Trump would be able to use his power with Congress to create laws that render moot the constitutionality of his plans, at least for some time, Winkler added.
"If Trump wins, he will also get to confirm the Supreme Court, so I think Trump would be an immensely powerful president," Winkler said.
Here are the top constitutional amendments that Trump would violate.
The First Amendment
Trump's distaste for the First Amendment may be his most well-documented. For the first time in history, the Committee to Protect Journalists labeled a presidential candidate — Trump — a threat to press freedom because of his statements against the press.
Trump has banned media outlets he doesn't like from his events, which is unprecedented. Trump also said he'd like to "open up" libel laws so that more media outlets can be sued by people who don't like what a publication is printing. Keep in mind the press is the only industry specifically mentioned in the Constitution.
The Fourth Amendment
The Fourth Amendment prevents "unreasonable searches and seizures," but Trump seems to believe attempting to find terrorists is more important than people having control over the most intimate details of their lives.
Privacy is a huge issue in an age where social media, cell phones, and computers hold our most sensitive information. But Trump has repeatedly spoken in favor of the Patriot Act, which has been used to spy on millions of American citizens. He has also called for the surveilling of mosques.
The Fifth Amendment
Most Americans think of this amendment when people "plead the Fifth": that is, when they invoke their constitutional right against self-incrimination.
But the Fifth Amendment also bars the improper use of eminent domain, under which a government can seize private property.
"Trump has a long record of seeking to personally profit from eminent domain abuse," Reason Magazine reported last year. The magazine has documented many cases in which Trump supported taking private property with government help for his own benefit.
The Eighth Amendment
This amendment protects Americans from cruel and unusual punishment.
But Trump is a big fan of torture. For starters, Trump has said we should be waterboarding people, using a method of "enhanced interrogation" that has been labeled torture by critics. And there's more. "We're going to have to do things that are unthinkable almost," Trump said in June when asked about torture.

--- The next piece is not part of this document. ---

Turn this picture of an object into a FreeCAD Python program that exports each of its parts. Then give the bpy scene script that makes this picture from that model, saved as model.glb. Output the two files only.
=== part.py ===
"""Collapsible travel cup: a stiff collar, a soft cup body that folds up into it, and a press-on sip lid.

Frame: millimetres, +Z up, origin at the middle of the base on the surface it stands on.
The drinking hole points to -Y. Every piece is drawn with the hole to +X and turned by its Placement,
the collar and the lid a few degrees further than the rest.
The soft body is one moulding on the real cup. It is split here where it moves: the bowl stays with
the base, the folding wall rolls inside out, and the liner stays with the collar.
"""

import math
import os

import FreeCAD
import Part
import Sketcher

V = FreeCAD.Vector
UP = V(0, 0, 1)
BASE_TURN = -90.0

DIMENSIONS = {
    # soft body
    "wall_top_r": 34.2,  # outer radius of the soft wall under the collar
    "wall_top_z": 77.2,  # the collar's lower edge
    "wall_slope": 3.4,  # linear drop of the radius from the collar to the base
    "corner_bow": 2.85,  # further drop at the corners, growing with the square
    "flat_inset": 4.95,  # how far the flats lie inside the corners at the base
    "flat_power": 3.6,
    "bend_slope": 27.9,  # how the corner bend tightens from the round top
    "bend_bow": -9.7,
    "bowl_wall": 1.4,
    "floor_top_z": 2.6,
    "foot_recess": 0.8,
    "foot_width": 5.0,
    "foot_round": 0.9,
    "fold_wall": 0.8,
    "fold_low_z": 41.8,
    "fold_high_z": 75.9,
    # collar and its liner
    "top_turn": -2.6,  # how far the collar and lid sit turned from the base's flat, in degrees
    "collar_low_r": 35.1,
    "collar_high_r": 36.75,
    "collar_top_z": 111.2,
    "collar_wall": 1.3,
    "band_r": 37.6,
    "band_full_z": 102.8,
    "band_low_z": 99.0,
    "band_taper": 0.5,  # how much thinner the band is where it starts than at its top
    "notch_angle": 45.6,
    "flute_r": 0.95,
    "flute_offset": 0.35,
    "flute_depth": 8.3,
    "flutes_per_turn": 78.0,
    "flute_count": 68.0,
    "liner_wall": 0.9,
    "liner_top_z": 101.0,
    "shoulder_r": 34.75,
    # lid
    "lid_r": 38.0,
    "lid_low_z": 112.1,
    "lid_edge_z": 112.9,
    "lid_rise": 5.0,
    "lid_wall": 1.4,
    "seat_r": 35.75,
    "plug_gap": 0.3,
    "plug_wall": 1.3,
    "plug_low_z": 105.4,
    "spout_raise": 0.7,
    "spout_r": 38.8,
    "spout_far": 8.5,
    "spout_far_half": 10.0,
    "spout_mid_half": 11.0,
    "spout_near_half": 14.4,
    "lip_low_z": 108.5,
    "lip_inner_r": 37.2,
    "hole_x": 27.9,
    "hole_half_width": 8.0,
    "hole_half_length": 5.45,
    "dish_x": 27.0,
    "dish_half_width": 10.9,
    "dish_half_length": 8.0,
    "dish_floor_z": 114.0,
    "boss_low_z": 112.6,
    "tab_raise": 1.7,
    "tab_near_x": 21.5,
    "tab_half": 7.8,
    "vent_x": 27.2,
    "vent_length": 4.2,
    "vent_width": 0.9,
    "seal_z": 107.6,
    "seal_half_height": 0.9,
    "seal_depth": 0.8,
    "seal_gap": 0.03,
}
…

Trump has also called for the United States to kill the families of terrorists, which is not only against many international treaties, it's also a massive violation of the Eighth Amendment.
The 14th Amendment
There are other amendments with which Trump disagrees, but we'll end with this one, which requires the government to provide citizens "equal protection of the laws."

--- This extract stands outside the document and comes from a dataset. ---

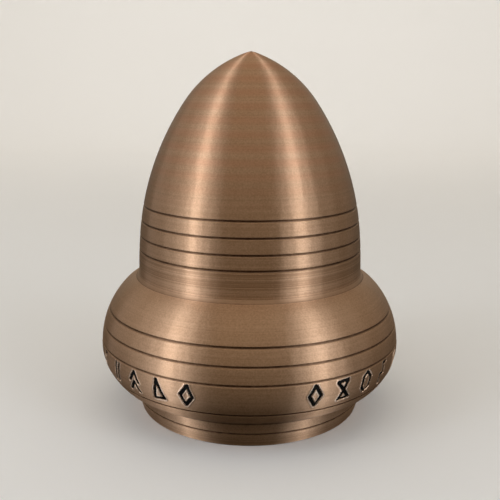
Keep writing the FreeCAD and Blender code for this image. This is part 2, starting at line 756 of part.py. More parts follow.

Trump has said that Muslims will be banned from entering the country in violation of this amendment. He's tried to walk back this statement, but it's unclear whom he is trying to ban at this point or if he is still in favor of banning people at all.
Trump also ran afoul of the 14th Amendment when he said he would deport children born in the U.S. to undocumented immigrant parents.
Trump just can't get along with the Constitution.
Let's just hope he doesn't get a chance to appoint Supreme Court justices who would interpret our most beloved document in the way he would.